In the 2nd circle are those friends who are pretty close but for some reason didn’t take it to the next step. These are the people whom you are pretty comfortable with having around and invariably get invited to all the parties u host etc etc. They, more often than not, have a vague picture of what’s happening in your life and you can tell them almost everything. They will back almost all of your crazy ideas though they know it will land you in a bigger shithole than the one you’re already in just because they don’t want to lose your friendship and your parties rock! Great food, great music, hardly any chicks because chicks are a theoretical concept as far as the domestic party circuit in Kerala goes.

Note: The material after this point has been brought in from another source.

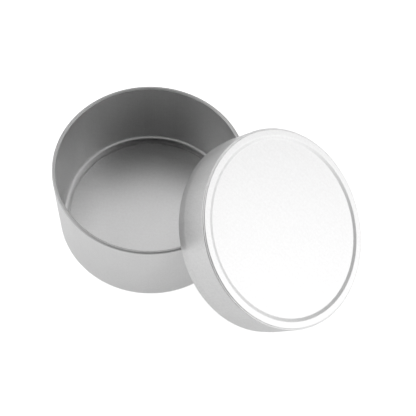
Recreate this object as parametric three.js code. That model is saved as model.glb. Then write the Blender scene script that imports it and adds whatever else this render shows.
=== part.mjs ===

Then there’s the innermost circle. Only the elite make it this far and once they do the do they’re staying there probably till you’re up there kissing the daisies. These are the people who know you inside out; people you’ve bared your confused soul to. And the funny thing is they are not repulsed or bored by it because of one simple reason. They Love You. And this is is the real deal my brethren (not the kind of slush they dish out each day on the media). They probably said no to a lot of your idiocy because they knew that you would end up with your tail behind your legs and you hated them for that. At least temporarily. However thats all it is..Temporary and next day, a nice treat at the Coffee shop later, we’re back baby!!!!haha. Personally these are the people I see dreams about getting old together and laughing listening to stories. stories that are being scripted right now. Like I said this is the real deal.